BEGIN Data shown
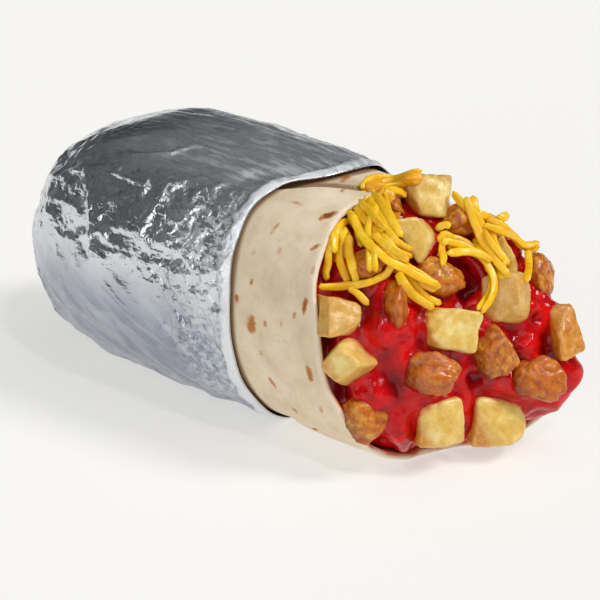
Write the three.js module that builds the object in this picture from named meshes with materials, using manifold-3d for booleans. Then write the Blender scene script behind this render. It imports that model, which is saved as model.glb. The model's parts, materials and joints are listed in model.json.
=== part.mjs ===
// A stuffed burrito lying on its side: a rolled flour tortilla, its closed half wrapped in foil, its open
// end heaped with red sauce, diced potato, sausage crumbles and shredded cheese.
// Millimetres, +Z up. +X runs along the roll towards the open end, and the roll rests on the plane z = 0.
// The pieces are shaped round one axis, then all moved back by MIDDLE, which puts the origin under the
// whole's middle. Angles round the roll are in degrees, from +Y and rising towards +Z.
import * as THREE from "three";
import { mergeVertices } from "three/addons/utils/BufferGeometryUtils.js";
import { ImprovedNoise } from "three/addons/math/ImprovedNoise.js";
import Module from "manifold-3d";

// The roll, whose surface is the outside of the tortilla
const TAIL_X = -81.5;
const CAP_LENGTH = 54;
const CAP_POWER = 2.2;
const ROLL_HALF_WIDTH = 37.5;
const ROLL_HALF_HEIGHT = 36.2;
const TAIL_CENTRE_Z = 30;
const SLIMMING = { from: 0, to: 56, depth: 1.2 };
const SQUARENESS = 2.3;
const REST_FLAT = 1;
const MIDDLE = { x: 4.8, y: 0.1 };
const SWELL = { share: 0.012, length: 26 };

// The tortilla, a sheet rolled once round and over its own start
const SHEET = 1.8;
const LAYER_GAP = 0.5;
const COLUMN = 10;
const OVERLAP = 5 * COLUMN;
const TUCK = { from: 230, to: 345, ahead: 16, past: 8 };
const FREE_EDGE = { inside: 123, mouth: 91, turnsFrom: 0.7 };
const SHEET_TAIL_X = -69;
const SHEET_ROWS = { count: 10, bunching: 1.6 };
const MOUTH_MEAN_X = 56.4;
const MOUTH_WAVES = [[10.5, -14.9], [4.3, -4.4], [0.3, -2.6]];
const MOUTH_RIPPLE = 0.7;

// The foil sleeve, its rim reaching forward at some angles and folded back into a cuff
const FOIL_WALL = 0.9;
const PLAY = 0.7;
const FOIL_MEAN_X = 18;
const FOIL_REACHES = [
  { angle: 80, spread: 26, reach: 7 },
  { angle: 130, spread: 25, reach: -3 },
  { angle: 228, spread: 34, reach: 4 },
];
const CUFF = { width: 5, slope: 1.5, rise: 0.7 };
const CRUMPLE = { height: 0.9, length: 17 };
const PLEATS = { count: 9, depth: 1.3, length: 28 };
const FOIL_ROWS = { outside: 15, inside: 9, bunching: 1.5 };

// The filling, with its heap bulging out of the mouth
const GAP = 0.3;
const MOUTH_CENTRE = new THREE.Vector3(56.5, 0, 37);
const HEAP = { recess: 2.4, bulge: 19, fullness: 0.6, rows: 8, firstRise: 14, lastRise: 86 };
const HEAP_OUT = new THREE.Vector3(0.93, 0.08, 0.22).normalize();
const LUMP = { height: 1.5, length: 9 };

// The two sides that the heap is dressed from. Seen from one, across runs right and up runs up from the
// mouth's centre, in millimetres
const NEAR_SIDE = 39;
const END_SIDE = 140;
const DRESSED_ELEVATION = 23.5;
const LEAST_WAY = 0.5;
const WAY_STEP = 0.04;

// Diced potato: [across, up, wide, tall, turn in its plane, turn to its side]
const DIE = { depth: 11, sunk: 0.5, segments: 3, roundness: 5, skew: 0.2, unevenness: 0.12 };
const POTATOES = {
  [NEAR_SIDE]: [
    [0.5, 33, 12, 11, 20, 25],
    [-3, 23, 15, 8, -52, 15],
    [20, 18, 14, 6, -62, 20],
    [22, 6.5, 11, 14, 8, -30],
    [36.5, -2, 10, 15, 14, 35],
    [6.5, -2.5, 15, 12, -8, 28],
    [-24, 1, 11, 11, 4, 30],
    [-21, -12, 13, 10, 42, -20],
    [4, -27.5, 13, 13, 8, 25],
    [20, -27, 15.5, 13, 4, 32],
  ],
  [END_SIDE]: [
    [17, -6, 12, 12, 25, 0],
    [14, -20, 12, 13, 10, 0],
  ],
};

// Sausage crumbles, in the same terms
const CRUMBLE = { depth: 11, sunk: 0.55, radius: 0.53, detail: 1, knobs: 0.2, form: 0.25 };
const SAUSAGES = {
  [NEAR_SIDE]: [
    [-17, -26, 14, 13, 30, 0],
    [2, -14, 15, 11, -5, 0],
    [19.5, -8.5, 13, 13, -20, 0],
    [31, -16, 13.5, 14, 40, 0],
    [3, 12, 14, 11.5, 15, 0],
    [7, 27, 13, 10, 20, 0],
    [31, 12, 8, 12.5, 10, 0],
    [-15.5, 15, 10, 9, 0, 0],
    [-9.5, 31, 7, 7, 0, 0],
    [-8, 3.5, 6.5, 14, 8, 0],
  ],
  [END_SIDE]: [
    [17, 10, 12, 11, 30, 0],
  ],
};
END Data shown
**Goal:**
Beginning at the top of the data, please return every line until and including the line containing "import Module from", copied exactly, and nothing past it.

**Full response:**
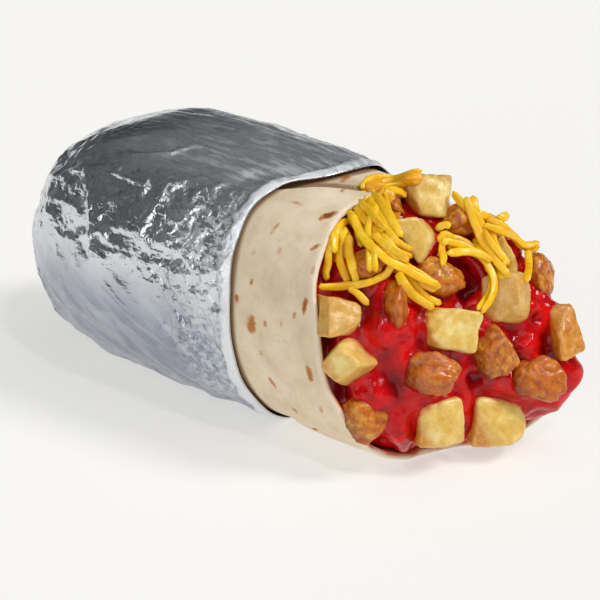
Write the three.js module that builds the object in this picture from named meshes with materials, using manifold-3d for booleans. Then write the Blender scene script behind this render. It imports that model, which is saved as model.glb. The model's parts, materials and joints are listed in model.json.
=== part.mjs ===
// A stuffed burrito lying on its side: a rolled flour tortilla, its closed half wrapped in foil, its open
// end heaped with red sauce, diced potato, sausage crumbles and shredded cheese.
// Millimetres, +Z up. +X runs along the roll towards the open end, and the roll rests on the plane z = 0.
// The pieces are shaped round one axis, then all moved back by MIDDLE, which puts the origin under the
// whole's middle. Angles round the roll are in degrees, from +Y and rising towards +Z.
import * as THREE from "three";
import { mergeVertices } from "three/addons/utils/BufferGeometryUtils.js";
import { ImprovedNoise } from "three/addons/math/ImprovedNoise.js";
import Module from "manifold-3d";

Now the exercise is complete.